We anticipate that Nortel will continue to divest one or more lines of business. For instance, it sold its GSM and 3G business unit to Alcatel in 2006. Some are speculating that its CDMA business unit could also be sold. It will very carefully consolidate future R&D investments into products it sees as the most likely avenues for future growth. On the enterprise side, Nortel executives plan to continue focusing on Unified Communications, but on a call with Forrester analysts on January 15, they declined to provide specific plans or even timeframes for when those plans will be shared.
As a global “top five” provider in business and enterprise communications, Nortel has a sizable customer base that will not quickly disappear. However, if you are a Nortel customer, Cisco, Avaya, and Microsoft will probably be calling soon looking for your business.

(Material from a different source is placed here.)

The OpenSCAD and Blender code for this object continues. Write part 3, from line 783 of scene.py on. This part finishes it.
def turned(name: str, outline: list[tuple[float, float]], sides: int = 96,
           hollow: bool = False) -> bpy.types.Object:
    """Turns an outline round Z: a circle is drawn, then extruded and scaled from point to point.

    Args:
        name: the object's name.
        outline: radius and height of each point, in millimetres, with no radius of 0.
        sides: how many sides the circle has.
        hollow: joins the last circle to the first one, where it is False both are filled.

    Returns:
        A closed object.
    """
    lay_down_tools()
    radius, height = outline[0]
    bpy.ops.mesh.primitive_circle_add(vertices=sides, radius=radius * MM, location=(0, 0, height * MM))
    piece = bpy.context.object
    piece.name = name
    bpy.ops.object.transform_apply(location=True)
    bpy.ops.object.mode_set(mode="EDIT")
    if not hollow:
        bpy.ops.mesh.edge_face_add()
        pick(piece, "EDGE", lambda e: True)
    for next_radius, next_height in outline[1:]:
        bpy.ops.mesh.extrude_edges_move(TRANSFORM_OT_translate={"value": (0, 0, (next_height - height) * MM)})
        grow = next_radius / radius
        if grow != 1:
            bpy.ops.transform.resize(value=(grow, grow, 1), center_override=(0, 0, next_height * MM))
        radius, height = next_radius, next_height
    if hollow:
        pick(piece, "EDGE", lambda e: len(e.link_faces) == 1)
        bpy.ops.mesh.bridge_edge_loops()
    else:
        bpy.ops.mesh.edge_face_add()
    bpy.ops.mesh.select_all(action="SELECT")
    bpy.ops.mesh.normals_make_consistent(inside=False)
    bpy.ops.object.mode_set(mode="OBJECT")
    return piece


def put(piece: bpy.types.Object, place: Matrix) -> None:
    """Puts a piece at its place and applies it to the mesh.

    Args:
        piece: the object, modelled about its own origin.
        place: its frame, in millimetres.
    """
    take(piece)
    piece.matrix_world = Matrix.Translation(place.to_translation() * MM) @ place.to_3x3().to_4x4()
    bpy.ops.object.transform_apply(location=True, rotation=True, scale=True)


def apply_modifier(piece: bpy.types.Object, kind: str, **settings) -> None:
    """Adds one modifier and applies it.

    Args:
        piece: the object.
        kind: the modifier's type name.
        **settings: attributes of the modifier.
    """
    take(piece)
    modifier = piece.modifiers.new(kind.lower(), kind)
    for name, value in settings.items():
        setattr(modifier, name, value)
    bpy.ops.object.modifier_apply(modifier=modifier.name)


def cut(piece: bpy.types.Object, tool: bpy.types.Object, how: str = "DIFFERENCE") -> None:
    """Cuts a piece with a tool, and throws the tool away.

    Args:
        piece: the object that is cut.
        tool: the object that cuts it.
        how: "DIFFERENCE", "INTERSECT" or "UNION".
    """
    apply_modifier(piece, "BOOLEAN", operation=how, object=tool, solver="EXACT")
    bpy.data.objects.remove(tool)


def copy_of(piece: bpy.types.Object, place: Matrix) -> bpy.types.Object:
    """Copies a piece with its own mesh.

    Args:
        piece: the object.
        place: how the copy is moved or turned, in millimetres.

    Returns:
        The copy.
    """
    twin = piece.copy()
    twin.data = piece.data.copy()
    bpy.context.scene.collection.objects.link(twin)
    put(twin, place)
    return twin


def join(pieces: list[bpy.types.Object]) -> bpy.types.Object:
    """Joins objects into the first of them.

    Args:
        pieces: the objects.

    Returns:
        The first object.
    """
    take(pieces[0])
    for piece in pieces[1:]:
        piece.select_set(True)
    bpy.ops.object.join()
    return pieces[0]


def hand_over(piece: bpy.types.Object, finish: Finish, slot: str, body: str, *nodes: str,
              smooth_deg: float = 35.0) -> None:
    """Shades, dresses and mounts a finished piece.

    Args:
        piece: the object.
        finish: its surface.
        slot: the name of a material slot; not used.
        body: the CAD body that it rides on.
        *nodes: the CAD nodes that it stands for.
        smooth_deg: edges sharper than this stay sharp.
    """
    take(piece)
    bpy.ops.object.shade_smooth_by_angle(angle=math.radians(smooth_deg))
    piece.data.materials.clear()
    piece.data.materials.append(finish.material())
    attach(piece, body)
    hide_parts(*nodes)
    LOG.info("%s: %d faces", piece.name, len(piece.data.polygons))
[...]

If you are not currently using Nortel as a vendor, don’t start now. If you are considering a substantial additional investment in Nortel gear, hit the ‘pause’ button until its specific going-forward product strategy and product support strategy are clear. If you are adding to your Nortel base in a small fashion — e.g. incremental phone or line card change outs, etc — there’s no reason to stop. Continue to work with Nortel services partners for upgrades. Nortel’s extensive market presence and sound technology makes it highly likely that support and services for its installed base will continue through this difficult time.

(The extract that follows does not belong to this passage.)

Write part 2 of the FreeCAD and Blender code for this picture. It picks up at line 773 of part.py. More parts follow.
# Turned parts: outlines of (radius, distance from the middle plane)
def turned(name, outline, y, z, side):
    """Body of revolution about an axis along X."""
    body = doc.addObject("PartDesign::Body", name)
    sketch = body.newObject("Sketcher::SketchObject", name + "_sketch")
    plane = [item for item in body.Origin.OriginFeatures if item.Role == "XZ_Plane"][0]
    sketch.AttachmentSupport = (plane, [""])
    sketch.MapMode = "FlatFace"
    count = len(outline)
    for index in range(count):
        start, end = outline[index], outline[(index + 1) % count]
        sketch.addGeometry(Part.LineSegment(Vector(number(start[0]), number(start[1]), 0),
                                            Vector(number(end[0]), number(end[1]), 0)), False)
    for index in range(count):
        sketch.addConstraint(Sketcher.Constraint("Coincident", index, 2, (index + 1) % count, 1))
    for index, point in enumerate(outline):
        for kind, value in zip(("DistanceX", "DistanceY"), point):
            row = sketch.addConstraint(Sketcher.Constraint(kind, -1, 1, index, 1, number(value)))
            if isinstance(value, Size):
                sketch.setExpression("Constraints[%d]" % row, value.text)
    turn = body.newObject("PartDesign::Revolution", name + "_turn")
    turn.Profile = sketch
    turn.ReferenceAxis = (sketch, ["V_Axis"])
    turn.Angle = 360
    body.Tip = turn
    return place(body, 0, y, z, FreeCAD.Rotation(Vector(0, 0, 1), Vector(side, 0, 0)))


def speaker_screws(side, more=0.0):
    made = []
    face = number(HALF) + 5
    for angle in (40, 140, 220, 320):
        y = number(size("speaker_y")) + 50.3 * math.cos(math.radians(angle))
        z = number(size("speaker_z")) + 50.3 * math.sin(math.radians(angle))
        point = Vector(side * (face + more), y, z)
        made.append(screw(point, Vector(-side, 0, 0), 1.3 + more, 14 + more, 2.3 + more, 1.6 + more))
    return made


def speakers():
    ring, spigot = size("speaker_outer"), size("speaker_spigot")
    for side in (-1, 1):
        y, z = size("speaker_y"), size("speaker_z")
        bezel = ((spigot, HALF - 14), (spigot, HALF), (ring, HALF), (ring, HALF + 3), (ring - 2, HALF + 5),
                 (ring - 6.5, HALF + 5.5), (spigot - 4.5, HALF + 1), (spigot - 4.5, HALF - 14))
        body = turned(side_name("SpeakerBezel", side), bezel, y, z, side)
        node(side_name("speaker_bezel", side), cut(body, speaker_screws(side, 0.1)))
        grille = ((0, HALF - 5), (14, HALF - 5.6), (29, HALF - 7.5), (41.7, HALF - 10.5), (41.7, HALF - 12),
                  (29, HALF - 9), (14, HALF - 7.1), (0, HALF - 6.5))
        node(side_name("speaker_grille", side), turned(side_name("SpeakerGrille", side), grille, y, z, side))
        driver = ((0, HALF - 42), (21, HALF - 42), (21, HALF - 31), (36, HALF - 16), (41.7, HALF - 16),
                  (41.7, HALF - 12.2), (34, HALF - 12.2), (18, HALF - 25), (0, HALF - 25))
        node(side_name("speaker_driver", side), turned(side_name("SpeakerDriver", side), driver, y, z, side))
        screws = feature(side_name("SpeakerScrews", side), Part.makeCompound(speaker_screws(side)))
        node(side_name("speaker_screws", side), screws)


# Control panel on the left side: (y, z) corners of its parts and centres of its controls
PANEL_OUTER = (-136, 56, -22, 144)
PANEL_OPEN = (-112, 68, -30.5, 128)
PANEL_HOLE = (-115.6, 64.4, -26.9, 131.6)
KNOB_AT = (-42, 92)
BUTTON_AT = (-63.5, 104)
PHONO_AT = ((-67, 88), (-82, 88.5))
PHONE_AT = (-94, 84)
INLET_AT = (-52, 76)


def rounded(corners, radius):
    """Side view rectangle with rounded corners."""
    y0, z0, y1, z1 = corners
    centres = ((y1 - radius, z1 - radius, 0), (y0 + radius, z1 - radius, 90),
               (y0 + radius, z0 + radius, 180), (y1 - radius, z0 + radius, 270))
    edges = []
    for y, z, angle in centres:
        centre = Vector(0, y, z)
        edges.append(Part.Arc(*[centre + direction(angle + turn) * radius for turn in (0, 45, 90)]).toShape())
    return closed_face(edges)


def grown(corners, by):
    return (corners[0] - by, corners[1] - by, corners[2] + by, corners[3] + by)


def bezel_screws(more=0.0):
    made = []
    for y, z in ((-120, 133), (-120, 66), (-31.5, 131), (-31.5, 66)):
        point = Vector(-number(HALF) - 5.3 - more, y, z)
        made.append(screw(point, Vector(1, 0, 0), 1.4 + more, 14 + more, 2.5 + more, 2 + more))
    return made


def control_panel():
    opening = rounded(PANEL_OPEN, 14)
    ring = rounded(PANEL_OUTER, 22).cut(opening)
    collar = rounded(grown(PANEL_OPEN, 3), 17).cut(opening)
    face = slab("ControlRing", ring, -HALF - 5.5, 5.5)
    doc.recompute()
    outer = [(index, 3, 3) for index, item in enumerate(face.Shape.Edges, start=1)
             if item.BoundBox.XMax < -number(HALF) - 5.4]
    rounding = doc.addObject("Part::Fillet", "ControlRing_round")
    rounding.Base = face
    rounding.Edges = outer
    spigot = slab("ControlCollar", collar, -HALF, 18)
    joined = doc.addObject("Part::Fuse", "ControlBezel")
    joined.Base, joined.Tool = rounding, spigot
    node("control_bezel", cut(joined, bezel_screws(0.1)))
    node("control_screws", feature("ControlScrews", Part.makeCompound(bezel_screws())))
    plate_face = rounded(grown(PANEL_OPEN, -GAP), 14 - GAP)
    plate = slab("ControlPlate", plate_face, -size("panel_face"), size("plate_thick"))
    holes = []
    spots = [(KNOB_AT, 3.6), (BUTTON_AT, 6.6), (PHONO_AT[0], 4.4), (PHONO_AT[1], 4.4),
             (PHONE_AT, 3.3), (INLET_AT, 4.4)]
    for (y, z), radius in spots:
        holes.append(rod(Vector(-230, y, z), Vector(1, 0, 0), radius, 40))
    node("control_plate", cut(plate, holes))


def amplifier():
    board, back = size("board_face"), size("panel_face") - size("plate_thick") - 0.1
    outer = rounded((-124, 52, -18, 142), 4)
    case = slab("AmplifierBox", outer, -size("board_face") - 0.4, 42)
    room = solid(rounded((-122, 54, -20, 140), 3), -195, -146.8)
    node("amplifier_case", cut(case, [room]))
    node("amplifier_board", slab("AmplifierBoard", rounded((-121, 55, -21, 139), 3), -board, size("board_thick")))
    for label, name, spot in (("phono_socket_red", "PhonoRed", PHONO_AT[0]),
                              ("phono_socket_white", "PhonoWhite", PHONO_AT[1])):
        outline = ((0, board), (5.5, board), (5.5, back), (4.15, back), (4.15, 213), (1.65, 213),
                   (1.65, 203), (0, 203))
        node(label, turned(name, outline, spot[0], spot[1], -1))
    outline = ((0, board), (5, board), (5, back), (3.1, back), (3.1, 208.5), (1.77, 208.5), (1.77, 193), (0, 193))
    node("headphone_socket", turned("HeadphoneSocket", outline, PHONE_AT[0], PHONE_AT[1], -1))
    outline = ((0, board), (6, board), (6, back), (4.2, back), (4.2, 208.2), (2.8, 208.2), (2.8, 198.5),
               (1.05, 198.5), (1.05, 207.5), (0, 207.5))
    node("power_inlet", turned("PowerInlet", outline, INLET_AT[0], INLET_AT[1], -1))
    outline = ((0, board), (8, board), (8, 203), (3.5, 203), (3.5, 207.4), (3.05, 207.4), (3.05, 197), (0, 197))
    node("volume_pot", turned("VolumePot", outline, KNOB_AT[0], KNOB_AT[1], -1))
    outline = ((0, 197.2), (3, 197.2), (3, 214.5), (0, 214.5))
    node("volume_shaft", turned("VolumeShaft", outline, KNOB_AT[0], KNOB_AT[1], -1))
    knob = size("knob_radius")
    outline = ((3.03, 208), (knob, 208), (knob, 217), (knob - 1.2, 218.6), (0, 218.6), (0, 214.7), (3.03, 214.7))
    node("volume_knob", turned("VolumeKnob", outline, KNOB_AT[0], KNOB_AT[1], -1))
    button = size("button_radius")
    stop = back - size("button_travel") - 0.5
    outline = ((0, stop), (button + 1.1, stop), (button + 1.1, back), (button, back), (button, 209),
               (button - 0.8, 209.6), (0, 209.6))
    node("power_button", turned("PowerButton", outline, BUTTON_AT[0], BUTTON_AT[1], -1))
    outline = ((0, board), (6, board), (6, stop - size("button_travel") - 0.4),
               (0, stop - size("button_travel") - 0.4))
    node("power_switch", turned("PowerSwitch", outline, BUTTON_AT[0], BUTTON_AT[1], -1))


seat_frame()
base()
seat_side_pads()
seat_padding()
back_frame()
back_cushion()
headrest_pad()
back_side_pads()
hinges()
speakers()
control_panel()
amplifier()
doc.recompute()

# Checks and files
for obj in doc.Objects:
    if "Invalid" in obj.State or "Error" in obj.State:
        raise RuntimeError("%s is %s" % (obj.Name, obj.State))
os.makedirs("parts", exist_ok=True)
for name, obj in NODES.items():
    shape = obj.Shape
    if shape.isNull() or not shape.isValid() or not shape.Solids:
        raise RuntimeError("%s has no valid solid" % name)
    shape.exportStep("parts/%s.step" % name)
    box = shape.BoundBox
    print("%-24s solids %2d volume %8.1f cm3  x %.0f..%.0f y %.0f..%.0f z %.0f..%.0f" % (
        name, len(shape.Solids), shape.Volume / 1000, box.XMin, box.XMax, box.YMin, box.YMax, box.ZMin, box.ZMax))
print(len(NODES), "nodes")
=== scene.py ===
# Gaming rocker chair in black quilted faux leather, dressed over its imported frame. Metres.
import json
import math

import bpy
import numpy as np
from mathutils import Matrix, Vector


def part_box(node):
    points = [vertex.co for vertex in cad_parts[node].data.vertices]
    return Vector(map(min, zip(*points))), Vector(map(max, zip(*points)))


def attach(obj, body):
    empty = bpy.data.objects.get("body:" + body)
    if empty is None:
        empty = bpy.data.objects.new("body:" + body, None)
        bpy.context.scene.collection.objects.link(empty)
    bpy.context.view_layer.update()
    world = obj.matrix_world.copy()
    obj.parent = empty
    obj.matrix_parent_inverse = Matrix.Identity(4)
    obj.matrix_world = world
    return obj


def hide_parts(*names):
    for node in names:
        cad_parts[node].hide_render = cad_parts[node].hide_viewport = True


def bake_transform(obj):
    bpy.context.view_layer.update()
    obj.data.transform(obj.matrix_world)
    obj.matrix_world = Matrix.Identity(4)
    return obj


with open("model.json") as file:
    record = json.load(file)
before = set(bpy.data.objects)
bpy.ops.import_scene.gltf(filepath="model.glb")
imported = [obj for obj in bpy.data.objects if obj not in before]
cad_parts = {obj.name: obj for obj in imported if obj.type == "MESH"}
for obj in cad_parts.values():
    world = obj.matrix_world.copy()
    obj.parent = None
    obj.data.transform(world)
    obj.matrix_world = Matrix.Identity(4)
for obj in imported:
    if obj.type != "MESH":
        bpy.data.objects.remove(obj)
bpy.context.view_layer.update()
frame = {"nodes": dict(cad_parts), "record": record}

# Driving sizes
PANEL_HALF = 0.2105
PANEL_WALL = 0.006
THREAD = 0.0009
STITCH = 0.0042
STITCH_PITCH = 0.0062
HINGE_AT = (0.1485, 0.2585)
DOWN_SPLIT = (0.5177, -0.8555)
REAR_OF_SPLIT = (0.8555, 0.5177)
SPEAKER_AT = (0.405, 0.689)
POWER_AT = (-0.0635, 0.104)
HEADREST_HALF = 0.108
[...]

If you are a customer on the enterprise services side and are considering using a new managed service that includes Nortel CPE, ask the MSP about other CPE vendors in its line-up. If you are planning to use a new telecommunications or WAN service whose underlying network is heavily dependent upon Nortel infrastructure, hit the ‘pause’ button until the service provider’s going-forward product strategy is clear. Finally, if you are using legacy services that use Nortel infrastructure, there’s no reason to jump ship. But you should also question your service provider about its going-forward strategy about this part of its infrastructure. If you are considering switching providers for legacy services, make sure their RFPs include questions on underlying infrastructure vendors, financial strength, and going-forward strategy.